__WHAT THE TASK REQUIRES__: Within the material below, locate the line with "makeBase();" and the line with "nodes[node].hide_render = nodes[node].hide_viewport", then return those two lines and all lines between them, exactly as written.

==================================================

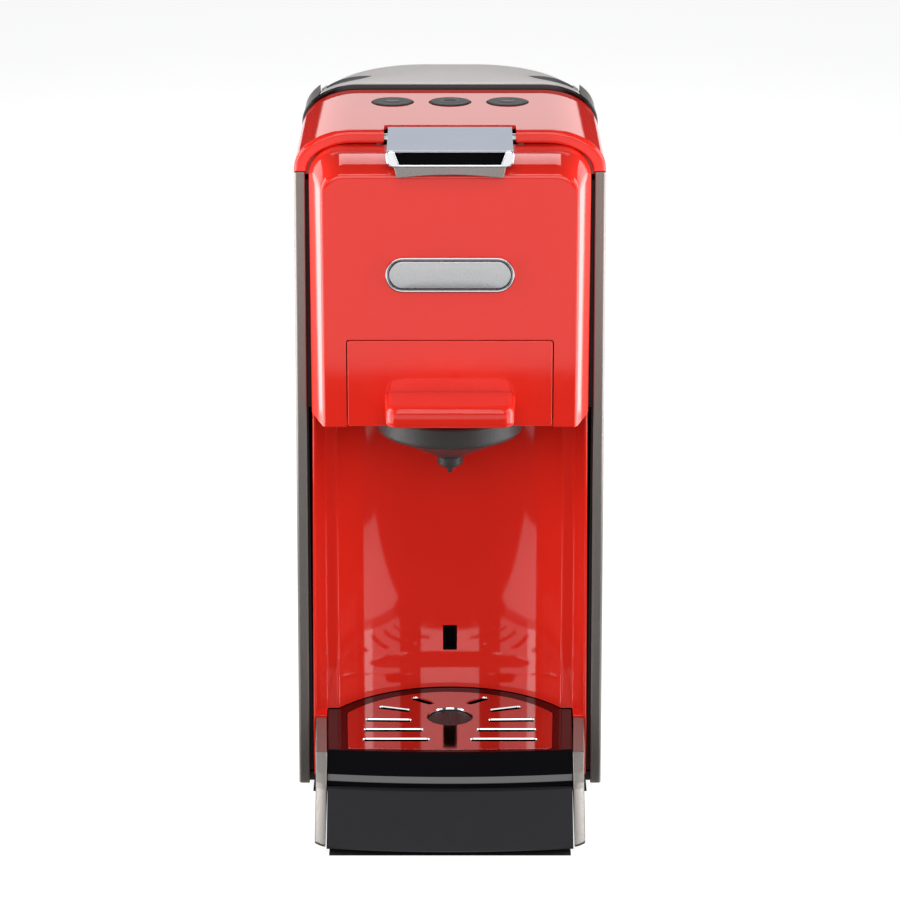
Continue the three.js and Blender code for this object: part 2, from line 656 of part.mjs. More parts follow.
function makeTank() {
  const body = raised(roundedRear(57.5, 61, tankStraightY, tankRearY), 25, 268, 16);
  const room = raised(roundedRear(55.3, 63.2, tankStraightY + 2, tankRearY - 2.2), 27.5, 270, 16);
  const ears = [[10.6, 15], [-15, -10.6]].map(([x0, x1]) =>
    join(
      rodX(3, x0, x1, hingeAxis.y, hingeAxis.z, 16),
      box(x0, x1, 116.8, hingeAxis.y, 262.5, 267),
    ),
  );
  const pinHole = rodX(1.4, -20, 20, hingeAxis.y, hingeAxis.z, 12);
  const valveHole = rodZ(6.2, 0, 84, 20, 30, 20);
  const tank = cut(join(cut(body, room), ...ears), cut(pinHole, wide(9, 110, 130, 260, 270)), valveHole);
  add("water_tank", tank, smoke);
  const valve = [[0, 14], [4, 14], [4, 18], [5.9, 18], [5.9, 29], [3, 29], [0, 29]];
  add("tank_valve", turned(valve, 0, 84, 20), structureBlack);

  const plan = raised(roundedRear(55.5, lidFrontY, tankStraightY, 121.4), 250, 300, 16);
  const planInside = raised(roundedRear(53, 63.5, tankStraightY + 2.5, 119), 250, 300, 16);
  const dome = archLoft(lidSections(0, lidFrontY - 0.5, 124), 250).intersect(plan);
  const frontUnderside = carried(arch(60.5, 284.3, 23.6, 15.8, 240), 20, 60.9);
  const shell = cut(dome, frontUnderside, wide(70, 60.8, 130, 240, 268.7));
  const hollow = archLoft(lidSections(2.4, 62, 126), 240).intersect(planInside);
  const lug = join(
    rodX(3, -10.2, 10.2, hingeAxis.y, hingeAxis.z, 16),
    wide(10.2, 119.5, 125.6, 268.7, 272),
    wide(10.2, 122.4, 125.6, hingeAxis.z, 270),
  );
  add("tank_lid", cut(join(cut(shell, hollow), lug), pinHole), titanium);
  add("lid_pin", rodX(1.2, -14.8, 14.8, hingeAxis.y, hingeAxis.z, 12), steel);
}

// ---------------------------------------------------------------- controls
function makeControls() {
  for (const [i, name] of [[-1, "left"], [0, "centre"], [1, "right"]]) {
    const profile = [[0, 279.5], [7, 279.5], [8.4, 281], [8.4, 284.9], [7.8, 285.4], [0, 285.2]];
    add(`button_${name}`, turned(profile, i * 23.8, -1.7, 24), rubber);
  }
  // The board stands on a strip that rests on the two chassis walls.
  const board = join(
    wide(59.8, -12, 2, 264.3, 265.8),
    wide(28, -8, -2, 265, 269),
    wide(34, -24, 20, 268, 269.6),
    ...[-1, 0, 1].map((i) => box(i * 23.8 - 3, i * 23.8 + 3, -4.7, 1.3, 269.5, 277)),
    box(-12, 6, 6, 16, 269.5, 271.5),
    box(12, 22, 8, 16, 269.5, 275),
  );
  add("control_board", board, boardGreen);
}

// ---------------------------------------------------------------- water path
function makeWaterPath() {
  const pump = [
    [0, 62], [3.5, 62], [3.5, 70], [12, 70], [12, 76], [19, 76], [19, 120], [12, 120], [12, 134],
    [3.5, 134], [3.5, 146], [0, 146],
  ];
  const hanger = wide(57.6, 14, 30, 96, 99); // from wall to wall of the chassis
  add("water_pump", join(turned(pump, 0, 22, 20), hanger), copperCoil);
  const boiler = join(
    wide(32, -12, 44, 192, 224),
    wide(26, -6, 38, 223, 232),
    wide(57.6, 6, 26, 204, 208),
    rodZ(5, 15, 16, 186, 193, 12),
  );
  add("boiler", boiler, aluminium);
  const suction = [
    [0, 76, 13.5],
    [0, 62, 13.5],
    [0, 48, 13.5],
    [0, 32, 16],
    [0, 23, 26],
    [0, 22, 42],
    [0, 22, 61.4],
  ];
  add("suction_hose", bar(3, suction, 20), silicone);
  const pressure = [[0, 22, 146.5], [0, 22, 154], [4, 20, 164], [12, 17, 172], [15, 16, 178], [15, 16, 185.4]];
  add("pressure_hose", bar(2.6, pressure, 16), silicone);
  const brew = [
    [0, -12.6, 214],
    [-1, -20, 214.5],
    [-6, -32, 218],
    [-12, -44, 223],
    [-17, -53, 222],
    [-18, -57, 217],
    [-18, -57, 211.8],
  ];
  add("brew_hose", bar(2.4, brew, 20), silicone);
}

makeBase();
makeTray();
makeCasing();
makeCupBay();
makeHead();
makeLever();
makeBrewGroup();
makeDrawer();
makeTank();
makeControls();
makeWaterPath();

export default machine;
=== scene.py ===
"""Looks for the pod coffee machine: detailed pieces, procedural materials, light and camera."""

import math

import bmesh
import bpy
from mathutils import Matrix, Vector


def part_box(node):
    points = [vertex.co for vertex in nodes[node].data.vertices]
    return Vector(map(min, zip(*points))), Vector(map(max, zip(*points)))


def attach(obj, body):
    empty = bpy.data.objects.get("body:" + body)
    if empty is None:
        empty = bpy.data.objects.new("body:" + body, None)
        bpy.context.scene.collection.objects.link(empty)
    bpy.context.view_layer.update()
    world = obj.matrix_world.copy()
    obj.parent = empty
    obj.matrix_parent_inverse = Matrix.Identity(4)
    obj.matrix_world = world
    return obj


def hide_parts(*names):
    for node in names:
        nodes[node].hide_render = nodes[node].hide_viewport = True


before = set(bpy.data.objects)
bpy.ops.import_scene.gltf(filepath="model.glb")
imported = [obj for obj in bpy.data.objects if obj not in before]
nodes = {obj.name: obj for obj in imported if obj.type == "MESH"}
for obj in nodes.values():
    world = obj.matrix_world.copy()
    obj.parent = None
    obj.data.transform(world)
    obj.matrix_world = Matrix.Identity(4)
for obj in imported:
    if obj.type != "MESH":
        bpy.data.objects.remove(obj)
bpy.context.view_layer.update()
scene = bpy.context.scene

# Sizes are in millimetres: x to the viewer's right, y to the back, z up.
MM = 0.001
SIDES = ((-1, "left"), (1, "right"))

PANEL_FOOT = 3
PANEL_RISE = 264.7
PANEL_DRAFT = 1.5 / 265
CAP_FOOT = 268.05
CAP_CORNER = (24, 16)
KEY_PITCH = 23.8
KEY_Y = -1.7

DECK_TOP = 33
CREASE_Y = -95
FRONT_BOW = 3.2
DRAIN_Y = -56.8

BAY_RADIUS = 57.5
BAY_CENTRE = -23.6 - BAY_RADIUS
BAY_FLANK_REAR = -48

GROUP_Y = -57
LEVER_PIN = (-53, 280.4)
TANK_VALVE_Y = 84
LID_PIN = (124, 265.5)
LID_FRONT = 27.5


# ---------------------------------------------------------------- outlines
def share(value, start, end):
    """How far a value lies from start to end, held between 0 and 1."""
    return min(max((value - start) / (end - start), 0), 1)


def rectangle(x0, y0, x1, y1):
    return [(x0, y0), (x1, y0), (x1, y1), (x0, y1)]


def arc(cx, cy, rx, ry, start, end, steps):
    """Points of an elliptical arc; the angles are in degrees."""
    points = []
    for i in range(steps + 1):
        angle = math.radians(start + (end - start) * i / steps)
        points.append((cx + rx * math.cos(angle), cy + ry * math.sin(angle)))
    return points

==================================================

__RESULT FOR THIS TASK__:
makeBase();
makeTray();
makeCasing();
makeCupBay();
makeHead();
makeLever();
makeBrewGroup();
makeDrawer();
makeTank();
makeControls();
makeWaterPath();

export default machine;
=== scene.py ===
"""Looks for the pod coffee machine: detailed pieces, procedural materials, light and camera."""

import math

import bmesh
import bpy
from mathutils import Matrix, Vector


def part_box(node):
    points = [vertex.co for vertex in nodes[node].data.vertices]
    return Vector(map(min, zip(*points))), Vector(map(max, zip(*points)))


def attach(obj, body):
    empty = bpy.data.objects.get("body:" + body)
    if empty is None:
        empty = bpy.data.objects.new("body:" + body, None)
        bpy.context.scene.collection.objects.link(empty)
    bpy.context.view_layer.update()
    world = obj.matrix_world.copy()
    obj.parent = empty
    obj.matrix_parent_inverse = Matrix.Identity(4)
    obj.matrix_world = world
    return obj


def hide_parts(*names):
    for node in names:
        nodes[node].hide_render = nodes[node].hide_viewport = True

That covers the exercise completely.